Combine your study of English literature with learning the Spanish language and exploring the cultures in which it is central.
Join our friendly and dynamic Department of Modern Languages and European Studies, which offers the opportunity to study in a lively, multilingual community with staff and students from all over the world. We offer a flexible and supportive approach to learning which allows you to tailor your degree to your interests, including the opportunity to learn other languages.
Through this course you will become confident and highly skilled in written and spoken Spanish. You will master the fundamental elements of the language, to the point where you will graduate with a near-native command of it. We’re proud of our small language classes, led by native speakers. Direct access to expert staff for help and feedback ensures you develop your language skills to the best of your ability.
In Spanish, you will learn the language in the political, social and cultural contexts of the countries in which it is spoken. You can study a wide range of optional modules in Spanish and Latin American culture, history, literature, politics and film with staff who are internationally-recognised experts. These include comprehensive first-year modules including "Icons of Spain and Latin America" and "Introduction to Spanish and Latin American culture"; second-year narratives including "Modern and contemporary Spanish narratives" and "Culture and revolution in modern Latin America"; and final-year modules including "Dictatorship, memory and resistance in the Southern Cone", "Publishers and writers in contemporary Spain" and "Testimonial writing from modern Latin America".
In your English Literature modules, you will read more of authors and genres that you already know (from tragedy to Gothic, from Shakespeare and Dickens to Plath and Beckett). But you will also encounter aspects of literary studies that you may not know so well, from children’s literature to publishing studies and the history of the book. Our academics have published research on everything from medieval poetry to contemporary Caribbean and American fiction. As you progress through your degree, your module choices become more diverse and specialised: you can do archive work on "Studying manuscripts", or look at the politics of literature in "Class matters". Everyone in our department, from new lecturers to professors, teaches at every level of the degree: this gives you the benefit of our expertise and makes you part of the conversation about our research and its impact outside the classroom. We place a strong emphasis on small-group learning within a friendly and supportive environment. In your first and second years, you will have a mix of lectures (which can be quite large) and seminars (which will never have more than 16 people).

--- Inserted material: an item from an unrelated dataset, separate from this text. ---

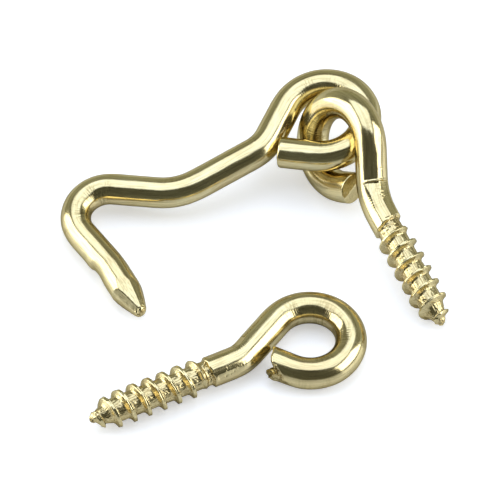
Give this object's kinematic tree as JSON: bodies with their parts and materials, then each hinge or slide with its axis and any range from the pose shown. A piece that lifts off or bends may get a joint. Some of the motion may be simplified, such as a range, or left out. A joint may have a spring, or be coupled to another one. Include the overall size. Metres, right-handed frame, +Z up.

An integral part of the degree is the opportunity for you to spend up to a year in a Spanish-speaking country, either studying at a partner institution through the Erasmus+ programme, undertaking a work placement or working as a British Council language teaching assistant. It enables you to directly immerse yourself in the culture and develop your language to a near-native level. The core language module in the second year will prepare you for your time abroad, equipping you with the skills and knowledge required to work and live in a different culture.
We provide accelerated learning in Spanish, meaning that you can start from beginners' level if you have not studied the language before, or at intermediate level if you have only learnt it up to GCSE or AS level. Regardless of which level you start the degree at, all students achieve the same standard of written and spoken Spanish by the final year. Please check the course's entry requirements for more details on entry points.